*PROBLEM:* Lines after the one containing "half of the" are to be omitted; print exactly each line from the start of the records up to and including it.
----------
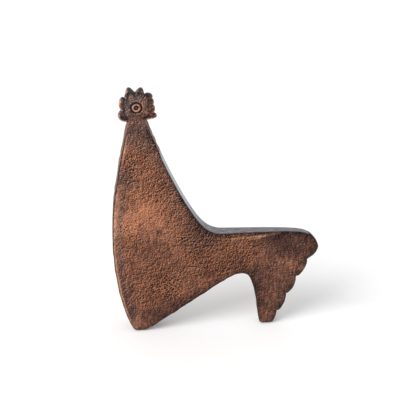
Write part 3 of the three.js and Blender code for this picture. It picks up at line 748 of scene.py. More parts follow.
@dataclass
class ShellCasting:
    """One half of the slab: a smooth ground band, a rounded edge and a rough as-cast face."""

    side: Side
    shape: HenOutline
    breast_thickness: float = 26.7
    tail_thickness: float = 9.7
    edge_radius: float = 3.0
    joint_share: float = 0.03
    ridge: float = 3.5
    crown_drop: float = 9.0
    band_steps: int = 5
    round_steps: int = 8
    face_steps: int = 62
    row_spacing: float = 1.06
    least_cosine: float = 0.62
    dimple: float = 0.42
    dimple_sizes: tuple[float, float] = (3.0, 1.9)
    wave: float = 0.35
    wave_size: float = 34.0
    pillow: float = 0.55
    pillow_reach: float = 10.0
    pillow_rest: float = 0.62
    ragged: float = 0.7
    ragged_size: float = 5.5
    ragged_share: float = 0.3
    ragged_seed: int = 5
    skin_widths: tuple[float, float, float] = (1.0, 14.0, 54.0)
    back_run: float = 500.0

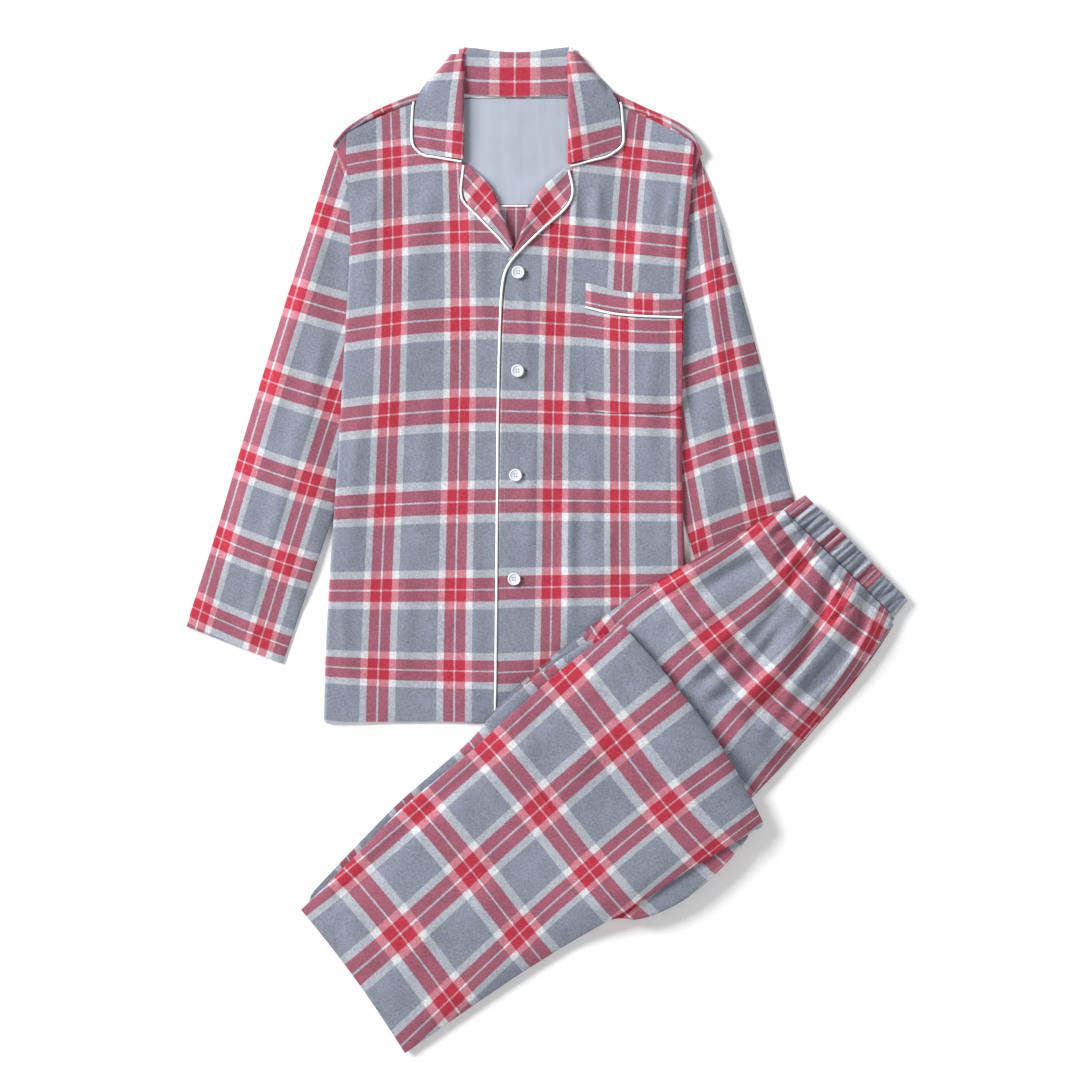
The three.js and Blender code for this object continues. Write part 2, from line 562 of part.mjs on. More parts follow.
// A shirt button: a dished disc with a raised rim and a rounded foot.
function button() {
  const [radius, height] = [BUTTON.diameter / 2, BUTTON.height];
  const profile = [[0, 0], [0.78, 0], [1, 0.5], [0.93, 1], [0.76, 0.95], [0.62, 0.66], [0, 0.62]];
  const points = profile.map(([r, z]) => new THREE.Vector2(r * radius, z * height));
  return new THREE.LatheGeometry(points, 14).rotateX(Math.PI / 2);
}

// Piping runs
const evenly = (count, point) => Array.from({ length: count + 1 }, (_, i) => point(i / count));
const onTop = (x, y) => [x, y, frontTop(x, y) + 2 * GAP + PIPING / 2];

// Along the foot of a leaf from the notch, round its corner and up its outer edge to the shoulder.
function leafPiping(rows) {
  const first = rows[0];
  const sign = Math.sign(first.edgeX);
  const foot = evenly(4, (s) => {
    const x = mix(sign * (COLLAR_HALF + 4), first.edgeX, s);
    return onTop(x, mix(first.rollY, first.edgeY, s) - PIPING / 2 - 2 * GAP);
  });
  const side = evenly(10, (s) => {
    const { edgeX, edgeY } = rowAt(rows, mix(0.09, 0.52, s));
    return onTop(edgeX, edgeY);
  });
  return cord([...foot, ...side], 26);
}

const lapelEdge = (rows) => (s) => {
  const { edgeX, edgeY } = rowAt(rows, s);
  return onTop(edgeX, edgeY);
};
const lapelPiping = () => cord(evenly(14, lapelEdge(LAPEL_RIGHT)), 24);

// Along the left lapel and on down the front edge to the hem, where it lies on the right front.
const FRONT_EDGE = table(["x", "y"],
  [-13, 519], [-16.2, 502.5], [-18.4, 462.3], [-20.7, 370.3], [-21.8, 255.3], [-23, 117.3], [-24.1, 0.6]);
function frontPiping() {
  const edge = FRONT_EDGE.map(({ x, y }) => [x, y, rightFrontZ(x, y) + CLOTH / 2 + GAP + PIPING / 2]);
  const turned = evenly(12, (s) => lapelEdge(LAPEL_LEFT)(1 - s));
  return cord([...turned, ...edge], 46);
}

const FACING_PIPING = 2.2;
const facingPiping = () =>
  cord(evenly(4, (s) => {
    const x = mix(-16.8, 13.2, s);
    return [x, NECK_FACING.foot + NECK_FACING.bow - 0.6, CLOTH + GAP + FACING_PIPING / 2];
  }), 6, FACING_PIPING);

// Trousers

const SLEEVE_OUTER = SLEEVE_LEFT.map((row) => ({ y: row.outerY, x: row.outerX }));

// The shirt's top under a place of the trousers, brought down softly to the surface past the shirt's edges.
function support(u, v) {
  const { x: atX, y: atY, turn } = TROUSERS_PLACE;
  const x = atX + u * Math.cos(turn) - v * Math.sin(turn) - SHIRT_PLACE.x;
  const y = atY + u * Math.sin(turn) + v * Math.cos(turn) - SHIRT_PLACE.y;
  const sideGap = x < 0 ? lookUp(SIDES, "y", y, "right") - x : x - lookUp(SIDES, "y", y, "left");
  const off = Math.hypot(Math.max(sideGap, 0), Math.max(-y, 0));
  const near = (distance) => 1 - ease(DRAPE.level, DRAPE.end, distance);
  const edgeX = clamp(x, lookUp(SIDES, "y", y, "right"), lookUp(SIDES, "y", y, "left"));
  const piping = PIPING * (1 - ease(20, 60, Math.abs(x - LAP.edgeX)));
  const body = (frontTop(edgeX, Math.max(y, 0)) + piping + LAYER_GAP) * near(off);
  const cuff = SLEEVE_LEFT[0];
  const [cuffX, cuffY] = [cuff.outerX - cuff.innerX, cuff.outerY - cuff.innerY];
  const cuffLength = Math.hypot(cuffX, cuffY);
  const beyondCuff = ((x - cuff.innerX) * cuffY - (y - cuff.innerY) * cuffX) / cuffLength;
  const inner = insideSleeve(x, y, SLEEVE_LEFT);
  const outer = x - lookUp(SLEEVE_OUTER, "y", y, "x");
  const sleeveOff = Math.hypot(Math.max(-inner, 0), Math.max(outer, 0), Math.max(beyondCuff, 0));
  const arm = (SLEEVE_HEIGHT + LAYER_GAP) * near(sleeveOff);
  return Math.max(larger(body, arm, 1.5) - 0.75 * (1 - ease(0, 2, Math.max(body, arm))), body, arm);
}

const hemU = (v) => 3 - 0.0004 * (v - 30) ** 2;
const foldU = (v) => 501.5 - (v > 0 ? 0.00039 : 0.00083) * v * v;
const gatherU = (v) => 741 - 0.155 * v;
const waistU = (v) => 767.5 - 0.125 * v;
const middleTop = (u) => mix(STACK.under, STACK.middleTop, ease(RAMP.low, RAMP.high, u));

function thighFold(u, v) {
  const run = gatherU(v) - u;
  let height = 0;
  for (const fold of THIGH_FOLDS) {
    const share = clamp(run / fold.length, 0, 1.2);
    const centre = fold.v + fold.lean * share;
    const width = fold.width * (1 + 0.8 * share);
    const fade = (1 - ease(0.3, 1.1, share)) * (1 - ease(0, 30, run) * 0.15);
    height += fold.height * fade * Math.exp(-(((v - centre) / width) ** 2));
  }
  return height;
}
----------
*COMPLETED TASK:*
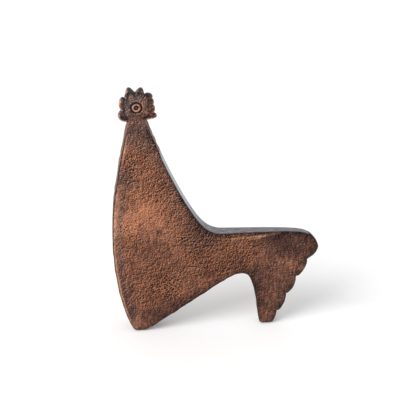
Write part 3 of the three.js and Blender code for this picture. It picks up at line 748 of scene.py. More parts follow.
@dataclass
class ShellCasting:
    """One half of the slab: a smooth ground band, a rounded edge and a rough as-cast face."""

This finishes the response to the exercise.